Overview: Business Growth Inhibitors
In this series on enabling business growth, I will discuss some of the major factors which inhibit business growth, and some of the ways to overcome these challenges.
When I talk to executives that feel their business growth is being inhibited, I always recommend we start by answering a few questions to get some background, and assess if the business is on the right trajectory to meet their goals. Far too often you see executives so worried about growing their bottom line that they neglect to start at the beginning. Keeping your eye on the prize is a great motivator, but be careful not to wander toward it aimlessly.
First and foremost, it’s important to be clear on the direction of the business. Working on your business growth requires planning. Start by asking yourself:
- How wide is the gap between what we’re targeting, and where we currently are?
- What’s the magnitude of the challenge – how much work needs to be done?
- What are our business values?
- Does my business plan track toward the right goals?
- What is the broader business vision, what is the objective?
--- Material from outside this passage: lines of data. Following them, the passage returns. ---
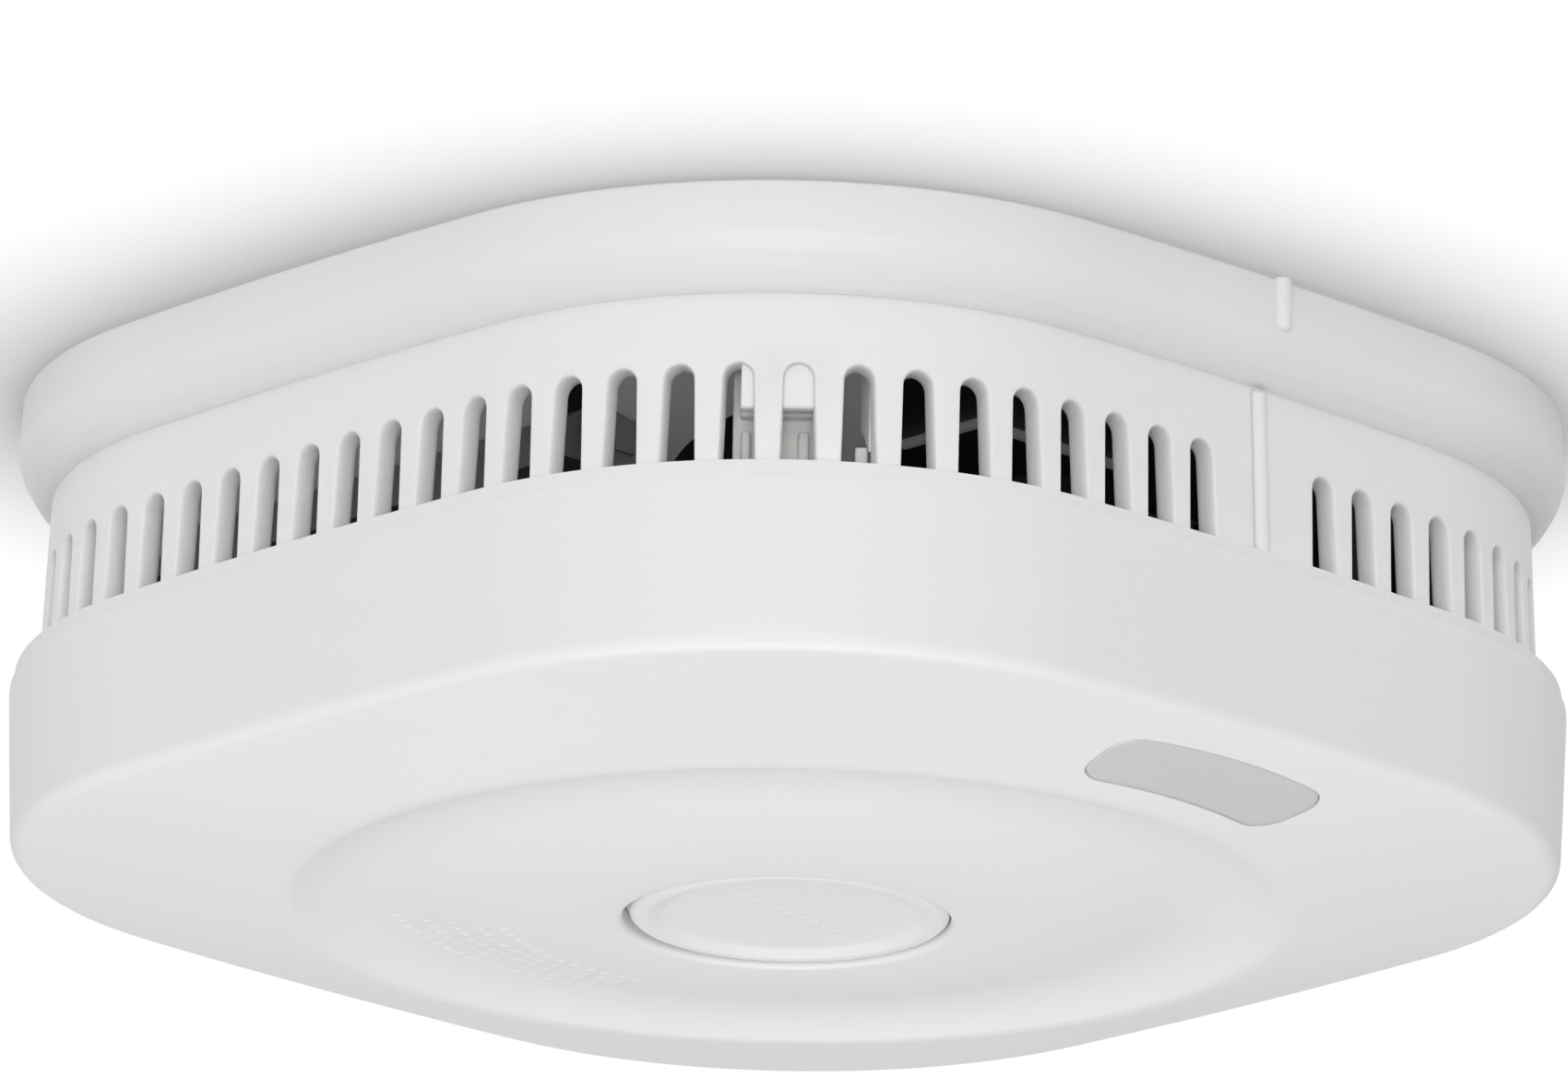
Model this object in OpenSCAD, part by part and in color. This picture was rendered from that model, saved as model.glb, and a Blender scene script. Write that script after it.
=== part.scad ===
// Ceiling smoke alarm with a bayonet mounting base and a press-to-test button.
// Millimetres. Origin: centre of the ceiling face. +Z points up into the ceiling.

/* [Body] */
// width and depth across the flat sides, mm
body_width = 116; // [100:1:130]
// radius of the four plan corners, mm
corner_radius = 38; // [30:0.5:46]
// distance of each corner's centre from the two side axes, mm
corner_at = 19.5; // [18:0.05:19.9]
// nominal wall of the mouldings, mm
wall = 2; // [1.6:0.1:2.6]

/* [Mounting base] */
// height of the base from the ceiling to the seam, mm
base_height = 8.7; // [7:0.1:11]
// depth at which the base starts to roll inwards, mm
base_crest = 4.7; // [3:0.1:6]
// distance the base edge sits in from the outline at the seam, mm
seam_inset = 3.07; // [2:0.05:4]
// gap between the base and the turning head, mm
seam_gap = 0.3; // [0.25:0.05:0.6]
// spacing of each pair of screw slots, mm
screw_spacing = 60; // [50:1:76]
// width of a screw slot, mm
slot_width = 4.4; // [3.6:0.1:5.2]
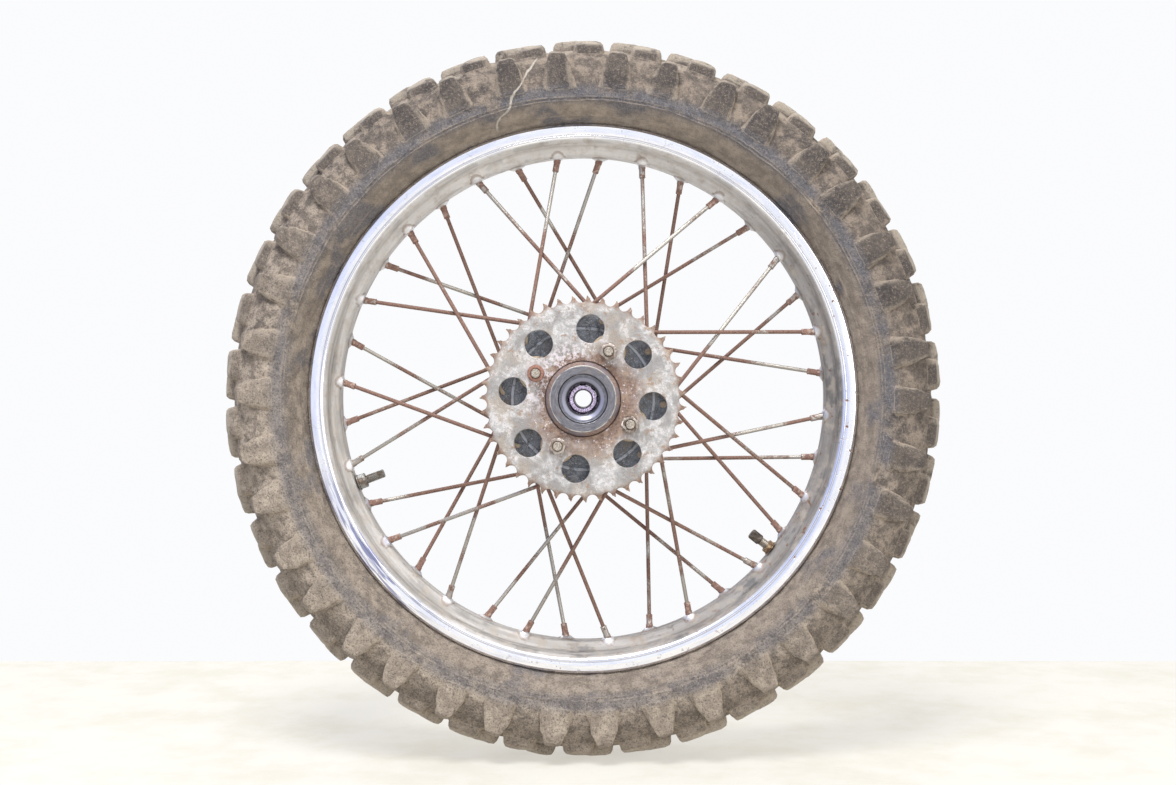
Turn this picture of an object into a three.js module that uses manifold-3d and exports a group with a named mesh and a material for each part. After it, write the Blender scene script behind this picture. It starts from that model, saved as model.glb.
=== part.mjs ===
// Spoked motorcycle rear wheel: knobbly 110/80-18 tyre, 1.85 x 18 steel rim, 36 spokes laced 2-cross,
// drum-brake hub on two ball bearings, 43-tooth chain sprocket. Millimetres.
// Origin: on the axle's line, at the middle of the wheel's overall width. The axle lies along Y: the
// sprocket is on the -Y side and the brake drum opens to the +Y side. Places along Y below are measured
// from the rim's mid-plane, and the whole wheel is moved at the end. Angles run from +Z towards +X.

import * as THREE from "three";
import { mergeVertices } from "three/addons/utils/BufferGeometryUtils.js";
import Module from "manifold-3d";

const wasm = await Module();
wasm.setup();

// ---- Driving dimensions ------------------------------------------------------------------------

const GAP = 0.3; // clearance left between two separate pieces
const RIM_PLANE_Y = 8.5; // from the origin to the rim's mid-plane

const SPOKES = 36;
const STEP = 360 / SPOKES;
const FIRST_SPOKE_ANGLE = 4;
const LACING_ANGLE = 40; // from a spoke's rim hole to its flange hole
const RING_START = FIRST_SPOKE_ANGLE - STEP / 2; // puts every spoke hole in the middle of a facet

const RIM_WELL_RADIUS = 217; // hub-side face of the well
const RIM_SHEET = 2.6;
const RIM_FLANGE_RADIUS = 242; // an 18 inch bead seat of 456 mm plus two 13 mm flanges
const NIPPLE_OFFSET = 5; // sideways stagger of the spoke holes in the well

const TYRE_RADIUS = 319;
const TREAD_BASE_RADIUS = 306;
const LUGS = 38;
const LUG_PITCH = 360 / LUGS;

const WIRE_RADIUS = 1.75;
const NIPPLE_RADIUS = 3.1;
const NIPPLE_LENGTH = 14;
const SPOKE_CIRCLE = 69.5; // radius of the spoke holes in both hub flanges
const SPOKE_HOLE_RADIUS = 2.3;

const NEAR_FLANGE = { outer: -45.7, inner: -42, side: -1 }; // faces at the spoke circle
const FAR_FLANGE = { outer: 39.8, inner: 36, side: 1 };

const BEARING = { bore: 7.5, inner: 11.75, race: 16.9, outer: 21, width: 13, ballCircle: 14.25 };
const BEARING_SIDES = 20;
const BALLS = 8;
const BALL_RADIUS = 3.4;
const SPROCKET_BEARING_Y = -51.3;
const DRUM_BEARING_Y = 19.3;

const SPROCKET = { teeth: 43, pitch: 12.7, back: -53, front: -60, bore: 32.6 };
const HUB_SPIGOT_RADIUS = 32.2;
const STUD_CIRCLE = 46;
const STUD_RADIUS = 4;
const FIRST_STUD_ANGLE = 28.3;
const PAD_RADIUS = 15.5;
const STUDS = 4;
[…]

Once you’ve identified where your business is today, and where you’d like it to be, you can start working on a plan to get it there. Sometimes eliminating just a few of the major barriers to growth is all you need to bring your business vision to reality. Sometimes, it requires more work.
Some of the most common growth inhibitors I see when talking with clients and other executives are:
Changes in your industrial landscape: Unless your business is new, chances are your competitive landscape has evolved since you first opened your doors. If you’re not considering the impact of those changes, you’re limiting your ability to effectively compete.
Compliance complexities: Without really understanding the regulatory and compliance environment of your business, you put yourself at risk. Growth can be constrained when compliance issues negatively impact churn rate, or cause distractions.
Incomplete business plans: The business plan you developed when you started your organization isn’t enough to keep you on a path to perpetual growth. As your business evolves, it is important that you regularly engage in planning exercises which include people plans, financial plans, quality control plans, sales and marketing plans and more.
Static organizational dynamics: Every business reaches a point where the organizational dynamic needs to change, in order for growth to occur. It can be hard to change roles or encourage executives to step back and get out of the entrepreneurial mindset that everything has to be done by them.
A lack of technology, or underutilized technology: We see this often at Rand Group. A company is either trying to facilitate growth with accounting or business solutions that simply do not support a business of their size, or they have a great solution but aren’t using it to its full potential.
The topic of business growth inhibitors is vast and complex. Every business has its own set of constraints which go beyond the common themes we see in the business world. To really meet your growth goals, you need to address as many of the inhibitors as possible, and be aware that there isn’t necessarily a one-time solution. As you grow, common inhibitors will reappear in different ways, and will need to be continually addressed through planning exercises and more.